Publisher: University Press of Kansas
Publish Date: 05/25/2018
Pages: 344
ISBN-13: 9780700626342
ISBN-10: 0700626344
Language: English

Full Description

Choice Outstanding Academic Title

At the turn of the twentieth century, soybeans grew on so little of America's land that nobody bothered to track the total. By the year 2000, they covered upward of 70 million acres, second only to corn, and had become the nation's largest cash crop. How this little-known Chinese transplant, initially grown chiefly for forage, turned into a ubiquitous component of American farming, culture, and cuisine is the story Matthew Roth tells in Magic Bean: The Rise of Soy in America.

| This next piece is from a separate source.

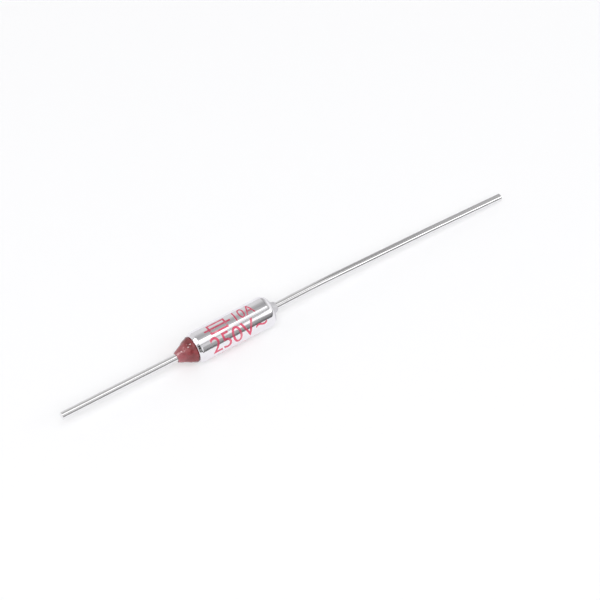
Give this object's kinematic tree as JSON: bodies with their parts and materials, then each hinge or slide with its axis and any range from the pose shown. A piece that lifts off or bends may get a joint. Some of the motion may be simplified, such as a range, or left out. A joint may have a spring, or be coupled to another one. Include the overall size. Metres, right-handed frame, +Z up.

The soybean's journey from one continent into the heart of another was by no means assured or predictable. In Asia, the soybean had been bred and cultivated into a nutritious staple food over the course of centuries. Its adoption by Americans was long in coming--the outcome of migration and innovation, changing tastes and habits, and the transformation of food, farming, breeding, marketing, and indeed the bean itself, during the twentieth century. All come in for scrutiny as Roth traces the ups and downs of the soybean's journey. Along the way, he uncovers surprising developments, including a series of catastrophic explosions at soy-processing plants in the 1930s, the widespread production of tofu in Japanese-American internment camps during World War II, the decades-long project to improve the blandness of soybean oil, the creation of new southern soybean varieties named after Confederate generals, the role of the San Francisco Bay Area counterculture in popularizing soy foods, and the discovery of soy phytoestrogens in the late 1980s. We also encounter fascinating figures in their own right, such as Yamei Kin, the Chinese American who promoted tofu during World War I, and African American chemist Percy Lavon Julian, who played a critical role in the story of synthetic human hormones derived from soy sterols.

A thoroughly engaging work of narrative history, Magic Bean: The Rise of Soy in America is the first comprehensive account of the soybean in America over the entire course of the twentieth century.

About the Author

Matthew D. Roth holds a Ph.D. in history from Rutgers University. He has taught environmental history at Philadelphia University and is on the staff of the University of Pennsylvania's Andrea Mitchell Center for the Study of Democracy.